La colpa di questo disamore generalizzato non può essere affibbiata esclusivamente all’elettore, troppo spesso additato come pigro o disinformato. I protagonisti principali della disaffezione sono altrove: nella classe politica stessa, che ha saputo trasformare la democrazia in un teatro dove il populismo e l’opportunismo sono gli attori principali.
Da un lato, c’è il populismo, con la sua retorica semplice e accattivante, che promette soluzioni facili a problemi complessi. Il populista non si preoccupa di offrire una vera alternativa, ma solo di cavalcare il malcontento. E questo, nel breve termine, funziona benissimo: i voti si spostano come fiumi in piena, i partiti esplodono in sondaggi trionfali, e poi? Poi, il vuoto. La democrazia non si nutre di promesse vane, e l’elettorato si disincanta rapidamente, abbandonando l’urna non per noia, ma per sfinimento.
Dall’altro lato, ci sono i comportamenti delle istituzioni, o meglio di coloro che le rappresentano. Invece di rinforzare le fondamenta democratiche, le classi dirigenti sembrano impegnate a logorare il sistema dall’interno, minandone la credibilità e il rispetto. Si parla spesso di “crisi delle istituzioni”, ma forse sarebbe più corretto parlare di “crisi di fiducia”. Chi dovrebbe difendere la democrazia si perde in giochi di potere, scandali e promesse non mantenute, e l’elettore, stanco, semplicemente si volta dall’altra parte.
Se la tendenza è questa, che ne sarà della nostra democrazia? Un sistema dove la partecipazione si riduce a una minoranza attiva e una maggioranza apatica è una democrazia monca, debole, incapace di rappresentare davvero il popolo che pretende di governare. La retorica del “voto è potere” si sgretola di fronte alla realtà dei fatti: il vero potere, oggi, sembra essere nelle mani di chi sa gestire meglio il malcontento, più che in quelle di chi sa rappresentare un progetto politico credibile.

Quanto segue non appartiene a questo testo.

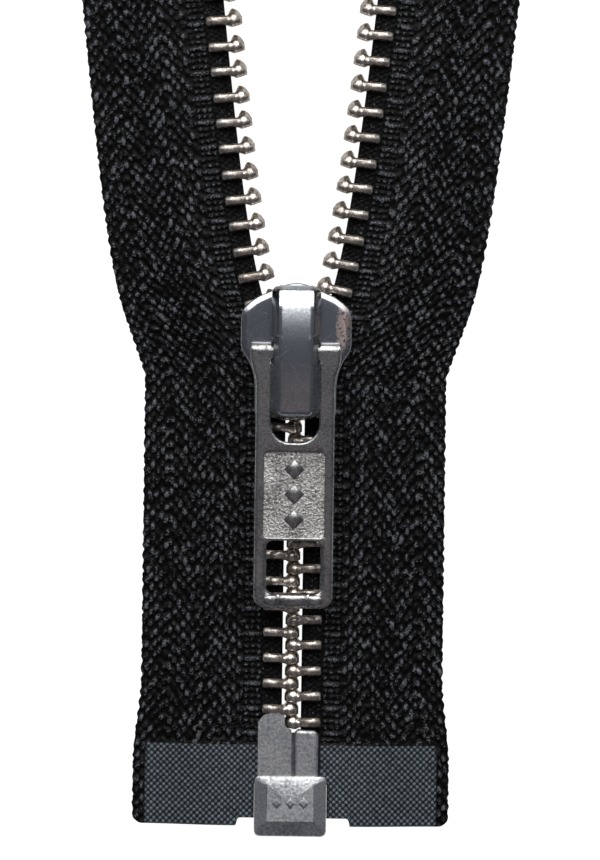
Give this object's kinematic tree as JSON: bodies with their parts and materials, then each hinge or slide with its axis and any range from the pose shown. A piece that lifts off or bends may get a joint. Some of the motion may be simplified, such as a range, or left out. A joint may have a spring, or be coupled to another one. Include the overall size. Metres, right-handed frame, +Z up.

Ironia della sorte, chi non vota non rinuncia al potere. Piuttosto, lo delega implicitamente a chi continua a farlo. La scelta di non scegliere è anch’essa una scelta, sebbene poco giudiziosa. Forse l’astensione è una forma di protesta silenziosa, una manifestazione di disprezzo verso un sistema che non sembra più in grado di rispondere ai bisogni del cittadino. Ma una protesta che non trova espressione nelle urne rischia di essere tanto inefficace quanto un grido nel vuoto.
E allora, quale è il rimedio a questa malattia? Forse dovremmo iniziare da un ripensamento della politica stessa. Meno populismo, meno promesse vuote, e più visione a lungo termine. La democrazia, per sopravvivere, ha bisogno di partecipazione, ma soprattutto di fiducia. Solo ricostruendo quest’ultima possiamo sperare di riportare l’elettore al centro della scena.
Nel frattempo, chi non vota continuerà a fare il suo silenzioso corteo verso l’irrilevanza. Ma attenzione: ogni voto non dato, ogni scelta non fatta, è un pezzo di democrazia che rischiamo di perdere per strada. Forse, alla fine, saranno proprio coloro che oggi non contano a fare la differenza.